Leeds will waste no time in asking Bolton to consider a long-term offer for O'Brien when his loan at Elland Road expires on January 4, and the centre-back has confirmed that he has no expectation of receiving a contract extension from his parent club before his existing deal runs out next summer.
O'Brien said his performances for Leeds were "unlikely to have any bearing" on Bolton's desire to retain him, and his short sabbatical in the Championship might soon become a more substantial period of employment.
After a handful of appearances for Bolton last season and three at the star of this term, he does not doubt that a gruelling stint of first-team football was exactly what he needed.
He came to Leeds, in the words of Bolton manager Owen Coyle, to recover fully from a hamstring strain sustained in September, but talk of O'Brien's fitness have frustrated the defender.
He hopes that after seven successive outings for United in a fiercely competitive league, he answered doubts about his physical condition.
"I wouldn't think that many so-called Premier League players would fancy playing in the Championship every week," O'Brien said.
"There's no hiding place. The Championship is as physically demanding as the Premier League.
"From a personal perspective, I'd been sat on my backside for too long at Bolton and I'd like to think I've proved quite a lot of people wrong having come here.
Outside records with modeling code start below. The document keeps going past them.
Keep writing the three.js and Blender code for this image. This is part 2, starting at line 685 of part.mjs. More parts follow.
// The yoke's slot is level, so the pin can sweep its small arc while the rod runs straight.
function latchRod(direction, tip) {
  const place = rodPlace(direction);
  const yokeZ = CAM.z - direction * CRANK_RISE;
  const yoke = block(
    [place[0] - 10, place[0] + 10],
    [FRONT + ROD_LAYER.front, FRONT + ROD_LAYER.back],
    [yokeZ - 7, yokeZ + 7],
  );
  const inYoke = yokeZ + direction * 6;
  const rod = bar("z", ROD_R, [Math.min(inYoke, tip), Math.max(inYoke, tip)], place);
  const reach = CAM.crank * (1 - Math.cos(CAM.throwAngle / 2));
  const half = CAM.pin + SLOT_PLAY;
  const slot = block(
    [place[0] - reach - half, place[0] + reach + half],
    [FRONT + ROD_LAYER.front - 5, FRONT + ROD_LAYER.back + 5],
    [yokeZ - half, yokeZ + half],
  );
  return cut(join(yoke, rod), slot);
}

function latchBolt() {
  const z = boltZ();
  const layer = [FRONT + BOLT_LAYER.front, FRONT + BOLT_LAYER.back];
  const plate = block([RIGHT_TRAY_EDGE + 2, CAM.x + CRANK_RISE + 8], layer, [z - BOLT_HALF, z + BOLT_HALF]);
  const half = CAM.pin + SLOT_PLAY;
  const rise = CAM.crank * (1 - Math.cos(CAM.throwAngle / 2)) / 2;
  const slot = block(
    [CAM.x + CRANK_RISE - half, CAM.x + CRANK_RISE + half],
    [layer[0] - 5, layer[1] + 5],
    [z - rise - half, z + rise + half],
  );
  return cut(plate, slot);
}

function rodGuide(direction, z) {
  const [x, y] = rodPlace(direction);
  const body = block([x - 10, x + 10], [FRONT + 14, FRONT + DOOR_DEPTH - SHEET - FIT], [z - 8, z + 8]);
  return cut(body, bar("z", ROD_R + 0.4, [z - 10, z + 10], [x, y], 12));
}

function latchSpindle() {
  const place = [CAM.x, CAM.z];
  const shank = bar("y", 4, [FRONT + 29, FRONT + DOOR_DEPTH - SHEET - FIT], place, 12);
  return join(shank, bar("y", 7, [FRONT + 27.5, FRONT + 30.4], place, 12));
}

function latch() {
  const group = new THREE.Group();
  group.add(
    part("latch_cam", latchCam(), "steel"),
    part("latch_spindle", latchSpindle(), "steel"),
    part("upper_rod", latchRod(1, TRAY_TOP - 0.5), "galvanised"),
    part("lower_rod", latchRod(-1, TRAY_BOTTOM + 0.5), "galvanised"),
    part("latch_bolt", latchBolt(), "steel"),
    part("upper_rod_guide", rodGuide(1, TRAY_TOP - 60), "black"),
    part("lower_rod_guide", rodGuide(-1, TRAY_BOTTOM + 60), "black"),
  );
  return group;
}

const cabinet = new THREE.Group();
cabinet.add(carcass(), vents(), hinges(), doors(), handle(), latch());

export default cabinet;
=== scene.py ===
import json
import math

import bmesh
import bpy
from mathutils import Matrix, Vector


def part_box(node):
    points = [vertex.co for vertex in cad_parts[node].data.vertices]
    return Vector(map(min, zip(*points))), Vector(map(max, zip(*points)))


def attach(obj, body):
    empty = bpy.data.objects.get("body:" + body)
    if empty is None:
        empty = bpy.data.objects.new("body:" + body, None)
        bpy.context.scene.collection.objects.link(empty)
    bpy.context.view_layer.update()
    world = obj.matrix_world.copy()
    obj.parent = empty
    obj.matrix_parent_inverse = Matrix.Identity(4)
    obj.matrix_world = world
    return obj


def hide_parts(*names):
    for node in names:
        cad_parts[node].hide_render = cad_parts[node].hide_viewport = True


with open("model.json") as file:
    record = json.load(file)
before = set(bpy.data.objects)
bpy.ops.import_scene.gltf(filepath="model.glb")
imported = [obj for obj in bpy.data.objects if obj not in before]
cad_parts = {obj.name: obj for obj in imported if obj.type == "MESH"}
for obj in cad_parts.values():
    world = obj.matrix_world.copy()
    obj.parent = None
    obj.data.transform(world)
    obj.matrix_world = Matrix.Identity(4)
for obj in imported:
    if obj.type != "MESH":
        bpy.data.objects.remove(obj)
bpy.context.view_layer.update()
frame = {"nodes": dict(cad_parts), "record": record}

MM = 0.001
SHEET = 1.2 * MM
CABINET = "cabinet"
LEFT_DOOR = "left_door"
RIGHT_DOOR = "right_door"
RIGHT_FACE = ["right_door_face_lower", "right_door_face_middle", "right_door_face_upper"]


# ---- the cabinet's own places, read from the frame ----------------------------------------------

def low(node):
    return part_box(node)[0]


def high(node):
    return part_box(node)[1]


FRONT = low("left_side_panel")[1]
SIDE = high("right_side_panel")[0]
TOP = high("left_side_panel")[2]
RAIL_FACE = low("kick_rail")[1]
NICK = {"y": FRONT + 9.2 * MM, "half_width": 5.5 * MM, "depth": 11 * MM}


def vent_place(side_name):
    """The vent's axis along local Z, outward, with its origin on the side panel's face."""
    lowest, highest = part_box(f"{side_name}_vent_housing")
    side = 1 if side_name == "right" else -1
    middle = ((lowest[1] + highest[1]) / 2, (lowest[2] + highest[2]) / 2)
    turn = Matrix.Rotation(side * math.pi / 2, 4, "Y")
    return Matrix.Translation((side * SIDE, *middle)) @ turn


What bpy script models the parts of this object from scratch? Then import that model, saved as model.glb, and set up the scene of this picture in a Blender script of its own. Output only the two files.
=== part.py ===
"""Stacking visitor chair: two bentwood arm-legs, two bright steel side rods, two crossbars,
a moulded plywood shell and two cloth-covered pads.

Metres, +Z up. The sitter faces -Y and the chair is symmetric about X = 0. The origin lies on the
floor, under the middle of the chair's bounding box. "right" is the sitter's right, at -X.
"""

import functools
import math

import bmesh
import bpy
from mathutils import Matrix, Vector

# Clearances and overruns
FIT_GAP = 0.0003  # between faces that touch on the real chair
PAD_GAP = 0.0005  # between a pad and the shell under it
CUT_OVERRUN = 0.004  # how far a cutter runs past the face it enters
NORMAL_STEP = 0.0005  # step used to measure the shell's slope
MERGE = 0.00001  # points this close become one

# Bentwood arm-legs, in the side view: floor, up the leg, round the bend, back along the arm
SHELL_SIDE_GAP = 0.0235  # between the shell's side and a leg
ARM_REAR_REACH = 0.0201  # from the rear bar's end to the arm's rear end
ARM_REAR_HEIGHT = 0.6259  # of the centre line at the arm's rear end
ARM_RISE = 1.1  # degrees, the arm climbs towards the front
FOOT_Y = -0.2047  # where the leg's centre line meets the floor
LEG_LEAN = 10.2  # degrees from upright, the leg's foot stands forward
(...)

When I was at Bolton, I suffered a couple of injuries when I got opportunities (in the first team) and people started writing about me, saying I couldn't do it anymore. Something that was labelled on me was that I was struggling with injury. I'd like to think I've knocked that one on the head.
"The thing you notice with the Championship is that every game's different. You come up against some big physical players, some quick players and some very skillful players. It's a different challenge every week. I'm only playing a small part in what's happening here but I'm grateful for the opportunity and I'm pleased to be here."
O'Brien's attempts to downplay his role in United's season will fall on deaf ears for as long as the club's resurgence continues. Leeds are yet to lose a game with him in their starting line-up and a first defeat in seven matches was averted on Saturday by a late fightback against Crystal Palace.
Coyle spoke about O'Brien in complimentary terms after allowing Leeds to extend his loan for a second month, but sources in Bolton expect the club to look for a new centre-back in the forthcoming transfer window.
Another arrival at the Reebok Stadium would leave O'Brien more surplus to requirements than he is already, enhancing United's prospects of adding him to their squad permanently.
O'Brien is still uncertain about the likelihood of a full-time move to Elland Road, saying: "It remains to be seen. Me staying here will be dictated by results but hopefully something can be sorted.
"I wouldn't be surprised if (Bolton) didn't offer me a contract. I'd like to think I'm playing well and hard here but I don't think that has any bearing on my future on Bolton. I'm doing this for myself and for
Leeds United because they're my employees at the moment."
United manager Simon Grayson has rebuilt his entire defence since winning promotion from League One last season, with O'Brien the most recent addition to a backline who kept their first clean sheet in 11 games last month.
O'Brien and left-back George McCartney arrived after the start of the
Championship term, linking up with Alex Bruce, Paul Connolly and goalkeeper Kasper Schmeichel, all of whom were signed during the summer transfer window.
Schmeichel said he was not surprised by the gradual improvement in the club's results and league position, saying: "You'd expect us to grow. We had a lot of new players here and we've been settling down and learning the ways of Leeds United. We need to keep learning and if we do, we'll progress."
Leeds were within nine minutes of losing to Palace on Saturday before two goals from Luciano Becchio claimed a 2-1 win, and O'Brien said the results was crucial after a concerted and successful effort to meet the cost of a poor run through October and lift the club to within touching distance of the Championship's play-off places.
"Coming into the game, I felt there was a lot riding on it," O'Brien said. "We've worked hard to get ourselves into this position but we were playing a team near the bottom of the league and we were playing at home. There was a lot of pressure on it."